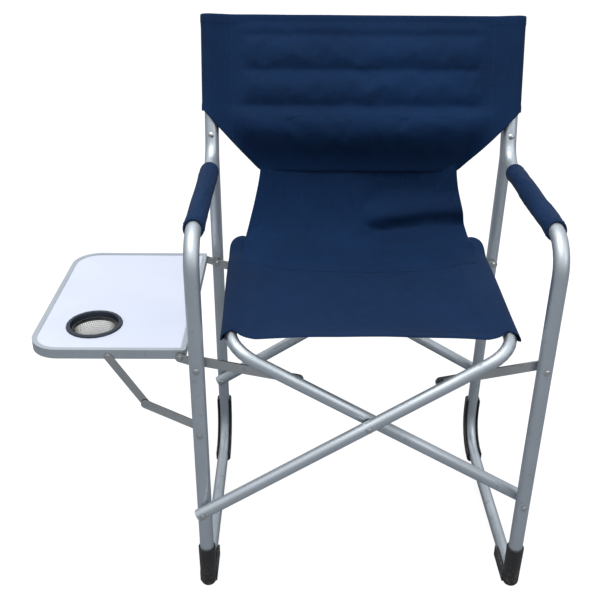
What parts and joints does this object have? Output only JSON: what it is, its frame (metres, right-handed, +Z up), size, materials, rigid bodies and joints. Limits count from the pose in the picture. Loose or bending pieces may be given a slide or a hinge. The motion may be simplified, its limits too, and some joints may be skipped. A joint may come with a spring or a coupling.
{
  "type": "folding director chair with side table",
  "caption": "Folding aluminium armchair with a sling seat and back, cross frame, skid feet and a fold-down side table with a cup holder.",
  "frame": {"origin": "On the floor, at the middle of the opened chair with its side table (bounding box bottom centre)", "axes": "+X from the side table across the seat, +Y from the front feet to the back, +Z up; the sitter looks along -Y"},
  "size_m": [0.749, 0.4384, 0.8228],
  "materials": {
    "satin_aluminium": "satin anodised",
    "plated_steel": "plated",
    "black_plastic": "moulded matte",
    "navy_fabric": "woven polyester, coated",
    "white_board": "laminate, satin",
    "grey_net": "open net"
  },
  "bodies": {
    "left_side": {"arm_tube_left": "satin_aluminium", "base_tube_left": "satin_aluminium", "arm_pad_left": "navy_fabric", "front_foot_left": "black_plastic", "rear_saddle_left": "black_plastic", "rear_leg_plug_left": "black_plastic", "post_rivet_left": "plated_steel", "pivot_rivet_front_left": "plated_steel", "pivot_rivet_rear_left": "plated_steel", "link_rivet_front_left": "plated_steel", "link_spacer_front_left": "black_plastic", "link_rivet_rear_left": "plated_steel", "table_bracket_front": "plated_steel", "table_bracket_rear": "plated_steel", "brace_leg_rivet": "plated_steel"},
    "right_side": {"arm_tube_right": "satin_aluminium", "base_tube_right": "satin_aluminium", "arm_pad_right": "navy_fabric", "front_foot_right": "black_plastic", "rear_saddle_right": "black_plastic", "rear_leg_plug_right": "black_plastic", "post_rivet_right": "plated_steel", "pivot_rivet_front_right": "plated_steel", "pivot_rivet_rear_right": "plated_steel", "link_rivet_front_right": "plated_steel", "link_rivet_rear_right": "plated_steel"},
    "cross_a": {"cross_tube_a": "satin_aluminium", "cross_rivet_front": "plated_steel", "cross_rivet_rear": "plated_steel", "cross_bush_front": "black_plastic", "cross_bush_rear": "black_plastic", "link_spacer_front_right": "black_plastic", "link_spacer_rear_right": "black_plastic"},
    "cross_b": {"cross_tube_b": "satin_aluminium", "link_spacer_rear_left": "black_plastic"},
    "links_left": {"link_front_left": "plated_steel", "link_button_front_left": "plated_steel", "link_rear_left": "plated_steel", "link_button_rear_left": "plated_steel"},
    "links_right": {"link_front_right": "plated_steel", "link_button_front_right": "plated_steel", "link_rear_right": "plated_steel", "link_button_rear_right": "plated_steel"},
    "seat_left": {"seat_panel_left": "navy_fabric"},
    "seat_right": {"seat_panel_right": "navy_fabric"},
    "back_left": {"back_panel_left": "navy_fabric"},
    "back_right": {"back_panel_right": "navy_fabric"},
    "table": {"table_rim": "satin_aluminium", "table_board": "white_board", "cup_ring": "black_plastic", "cup_net": "grey_net", "table_pin_front": "plated_steel", "table_pin_rear": "plated_steel", "brace_apron_rivet": "plated_steel"},
    "brace_lower": {"brace_lower": "plated_steel", "brace_knee_rivet": "plated_steel"},
    "brace_upper": {"brace_upper": "plated_steel"}
  },
  "joints": [
    {"name": "chair_fold", "type": "hinge", "parent": "left_side", "child": "cross_a", "pos_m": [-0.1305, 0.00025, 0.161], "axis": [0, -1, 0], "range_deg": [0, 34.92]},
    {"name": "cross_pivot", "type": "hinge", "parent": "cross_a", "child": "cross_b", "pos_m": [0.1145, 0.00025, 0.31295], "axis": [0, -1, 0], "range_deg": [-69.9, 0]},
    {"name": "right_side_pivot", "type": "hinge", "parent": "cross_b", "child": "right_side", "pos_m": [0.3595, 0.00025, 0.161], "axis": [0, -1, 0], "range_deg": [0, 34.97]},
    {"name": "left_links_pivot", "type": "hinge", "parent": "left_side", "child": "links_left", "pos_m": [-0.1305, 0.00025, 0.406], "axis": [0, -1, 0], "range_deg": [0, 74.75]},
    {"name": "right_links_pivot", "type": "hinge", "parent": "right_side", "child": "links_right", "pos_m": [0.3595, 0.00025, 0.406], "axis": [0, -1, 0], "range_deg": [-74.75, 0]},
    {"name": "seat_left_rail", "type": "hinge", "parent": "cross_b", "child": "seat_left", "pos_m": [-0.0855, 0.00025, 0.437], "axis": [0, -1, 0], "range_deg": [-27.43, 0]},
    {"name": "seat_middle", "type": "hinge", "parent": "seat_left", "child": "seat_right", "pos_m": [0.1145, 0.00025, 0.437], "axis": [0, -1, 0], "range_deg": [0, 124.65]},
    {"name": "back_left_post", "type": "hinge", "parent": "left_side", "child": "back_left", "pos_m": [-0.1305, 0.15892, 0.64], "axis": [0, 0.2672, 0.9636], "range_deg": [0, 62.35]},
    {"name": "back_middle", "type": "hinge", "parent": "back_left", "child": "back_right", "pos_m": [0.1145, 0.15892, 0.64], "axis": [0, 0.2672, 0.9636], "range_deg": [-124.65, 0]},
    {"name": "table_fold", "type": "hinge", "parent": "left_side", "child": "table", "pos_m": [-0.1555, -0.00308, 0.4144], "axis": [0, -1, 0], "range_deg": [0, 90], "stiffness_Nm_per_rad": 1.5, "springref_deg": -51.57},
    {"name": "brace_lower_pivot", "type": "hinge", "parent": "left_side", "child": "brace_lower", "pos_m": [-0.1305, -0.17408, 0.295], "axis": [0, -1, 0], "range_deg": [0, 78.45]},
    {"name": "brace_upper_pivot", "type": "hinge", "parent": "table", "child": "brace_upper", "pos_m": [-0.2575, -0.17108, 0.4144], "axis": [0, -1, 0], "range_deg": [-141.21, 0]}
  ],
  "couplings": [
    {"joint": "cross_pivot", "follows": "chair_fold", "ratio": -2},
    {"joint": "right_side_pivot", "follows": "chair_fold", "ratio": 1},
    {"joint": "left_links_pivot", "follows": "chair_fold", "ratio": 2.1389},
    {"joint": "right_links_pivot", "follows": "chair_fold", "ratio": -2.1389},
    {"joint": "seat_left_rail", "follows": "chair_fold", "ratio": -0.78389},
    {"joint": "seat_middle", "follows": "chair_fold", "ratio": 3.5678},
    {"joint": "back_left_post", "follows": "chair_fold", "ratio": 1.7839},
    {"joint": "back_middle", "follows": "chair_fold", "ratio": -3.5678},
    {"joint": "brace_lower_pivot", "follows": "table_fold", "ratio": 0.87116},
    {"joint": "brace_upper_pivot", "follows": "table_fold", "ratio": -1.5684}
  ]
}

☆ ☆ ☆ ☆ ☆

Aim of the task: Reproduce the data, keeping every line exactly the same.

Full output:
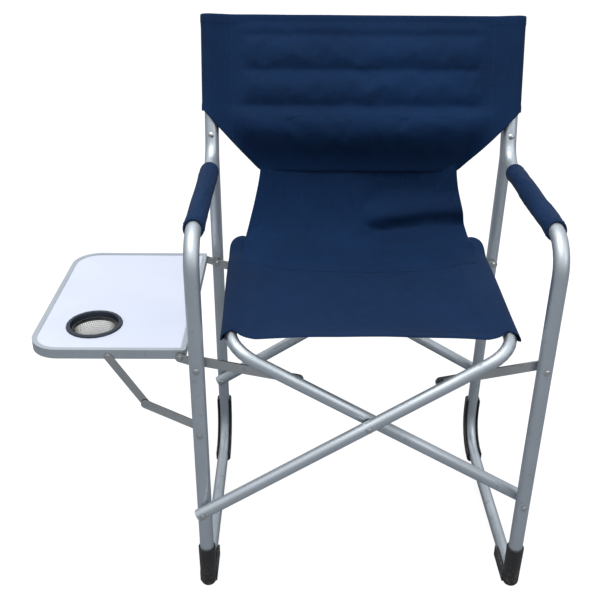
What parts and joints does this object have? Output only JSON: what it is, its frame (metres, right-handed, +Z up), size, materials, rigid bodies and joints. Limits count from the pose in the picture. Loose or bending pieces may be given a slide or a hinge. The motion may be simplified, its limits too, and some joints may be skipped. A joint may come with a spring or a coupling.
{
  "type": "folding director chair with side table",
  "caption": "Folding aluminium armchair with a sling seat and back, cross frame, skid feet and a fold-down side table with a cup holder.",
  "frame": {"origin": "On the floor, at the middle of the opened chair with its side table (bounding box bottom centre)", "axes": "+X from the side table across the seat, +Y from the front feet to the back, +Z up; the sitter looks along -Y"},
  "size_m": [0.749, 0.4384, 0.8228],
  "materials": {
    "satin_aluminium": "satin anodised",
    "plated_steel": "plated",
    "black_plastic": "moulded matte",
    "navy_fabric": "woven polyester, coated",
    "white_board": "laminate, satin",
    "grey_net": "open net"
  },
  "bodies": {
    "left_side": {"arm_tube_left": "satin_aluminium", "base_tube_left": "satin_aluminium", "arm_pad_left": "navy_fabric", "front_foot_left": "black_plastic", "rear_saddle_left": "black_plastic", "rear_leg_plug_left": "black_plastic", "post_rivet_left": "plated_steel", "pivot_rivet_front_left": "plated_steel", "pivot_rivet_rear_left": "plated_steel", "link_rivet_front_left": "plated_steel", "link_spacer_front_left": "black_plastic", "link_rivet_rear_left": "plated_steel", "table_bracket_front": "plated_steel", "table_bracket_rear": "plated_steel", "brace_leg_rivet": "plated_steel"},
    "right_side": {"arm_tube_right": "satin_aluminium", "base_tube_right": "satin_aluminium", "arm_pad_right": "navy_fabric", "front_foot_right": "black_plastic", "rear_saddle_right": "black_plastic", "rear_leg_plug_right": "black_plastic", "post_rivet_right": "plated_steel", "pivot_rivet_front_right": "plated_steel", "pivot_rivet_rear_right": "plated_steel", "link_rivet_front_right": "plated_steel", "link_rivet_rear_right": "plated_steel"},
    "cross_a": {"cross_tube_a": "satin_aluminium", "cross_rivet_front": "plated_steel", "cross_rivet_rear": "plated_steel", "cross_bush_front": "black_plastic", "cross_bush_rear": "black_plastic", "link_spacer_front_right": "black_plastic", "link_spacer_rear_right": "black_plastic"},
    "cross_b": {"cross_tube_b": "satin_aluminium", "link_spacer_rear_left": "black_plastic"},
    "links_left": {"link_front_left": "plated_steel", "link_button_front_left": "plated_steel", "link_rear_left": "plated_steel", "link_button_rear_left": "plated_steel"},
    "links_right": {"link_front_right": "plated_steel", "link_button_front_right": "plated_steel", "link_rear_right": "plated_steel", "link_button_rear_right": "plated_steel"},
    "seat_left": {"seat_panel_left": "navy_fabric"},
    "seat_right": {"seat_panel_right": "navy_fabric"},
    "back_left": {"back_panel_left": "navy_fabric"},
    "back_right": {"back_panel_right": "navy_fabric"},
    "table": {"table_rim": "satin_aluminium", "table_board": "white_board", "cup_ring": "black_plastic", "cup_net": "grey_net", "table_pin_front": "plated_steel", "table_pin_rear": "plated_steel", "brace_apron_rivet": "plated_steel"},
    "brace_lower": {"brace_lower": "plated_steel", "brace_knee_rivet": "plated_steel"},
    "brace_upper": {"brace_upper": "plated_steel"}
  },
  "joints": [
    {"name": "chair_fold", "type": "hinge", "parent": "left_side", "child": "cross_a", "pos_m": [-0.1305, 0.00025, 0.161], "axis": [0, -1, 0], "range_deg": [0, 34.92]},
    {"name": "cross_pivot", "type": "hinge", "parent": "cross_a", "child": "cross_b", "pos_m": [0.1145, 0.00025, 0.31295], "axis": [0, -1, 0], "range_deg": [-69.9, 0]},
    {"name": "right_side_pivot", "type": "hinge", "parent": "cross_b", "child": "right_side", "pos_m": [0.3595, 0.00025, 0.161], "axis": [0, -1, 0], "range_deg": [0, 34.97]},
    {"name": "left_links_pivot", "type": "hinge", "parent": "left_side", "child": "links_left", "pos_m": [-0.1305, 0.00025, 0.406], "axis": [0, -1, 0], "range_deg": [0, 74.75]},
    {"name": "right_links_pivot", "type": "hinge", "parent": "right_side", "child": "links_right", "pos_m": [0.3595, 0.00025, 0.406], "axis": [0, -1, 0], "range_deg": [-74.75, 0]},
    {"name": "seat_left_rail", "type": "hinge", "parent": "cross_b", "child": "seat_left", "pos_m": [-0.0855, 0.00025, 0.437], "axis": [0, -1, 0], "range_deg": [-27.43, 0]},
    {"name": "seat_middle", "type": "hinge", "parent": "seat_left", "child": "seat_right", "pos_m": [0.1145, 0.00025, 0.437], "axis": [0, -1, 0], "range_deg": [0, 124.65]},
    {"name": "back_left_post", "type": "hinge", "parent": "left_side", "child": "back_left", "pos_m": [-0.1305, 0.15892, 0.64], "axis": [0, 0.2672, 0.9636], "range_deg": [0, 62.35]},
    {"name": "back_middle", "type": "hinge", "parent": "back_left", "child": "back_right", "pos_m": [0.1145, 0.15892, 0.64], "axis": [0, 0.2672, 0.9636], "range_deg": [-124.65, 0]},
    {"name": "table_fold", "type": "hinge", "parent": "left_side", "child": "table", "pos_m": [-0.1555, -0.00308, 0.4144], "axis": [0, -1, 0], "range_deg": [0, 90], "stiffness_Nm_per_rad": 1.5, "springref_deg": -51.57},
    {"name": "brace_lower_pivot", "type": "hinge", "parent": "left_side", "child": "brace_lower", "pos_m": [-0.1305, -0.17408, 0.295], "axis": [0, -1, 0], "range_deg": [0, 78.45]},
    {"name": "brace_upper_pivot", "type": "hinge", "parent": "table", "child": "brace_upper", "pos_m": [-0.2575, -0.17108, 0.4144], "axis": [0, -1, 0], "range_deg": [-141.21, 0]}
  ],
  "couplings": [
    {"joint": "cross_pivot", "follows": "chair_fold", "ratio": -2},
    {"joint": "right_side_pivot", "follows": "chair_fold", "ratio": 1},
    {"joint": "left_links_pivot", "follows": "chair_fold", "ratio": 2.1389},
    {"joint": "right_links_pivot", "follows": "chair_fold", "ratio": -2.1389},
    {"joint": "seat_left_rail", "follows": "chair_fold", "ratio": -0.78389},
    {"joint": "seat_middle", "follows": "chair_fold", "ratio": 3.5678},
    {"joint": "back_left_post", "follows": "chair_fold", "ratio": 1.7839},
    {"joint": "back_middle", "follows": "chair_fold", "ratio": -3.5678},
    {"joint": "brace_lower_pivot", "follows": "table_fold", "ratio": 0.87116},
    {"joint": "brace_upper_pivot", "follows": "table_fold", "ratio": -1.5684}
  ]
}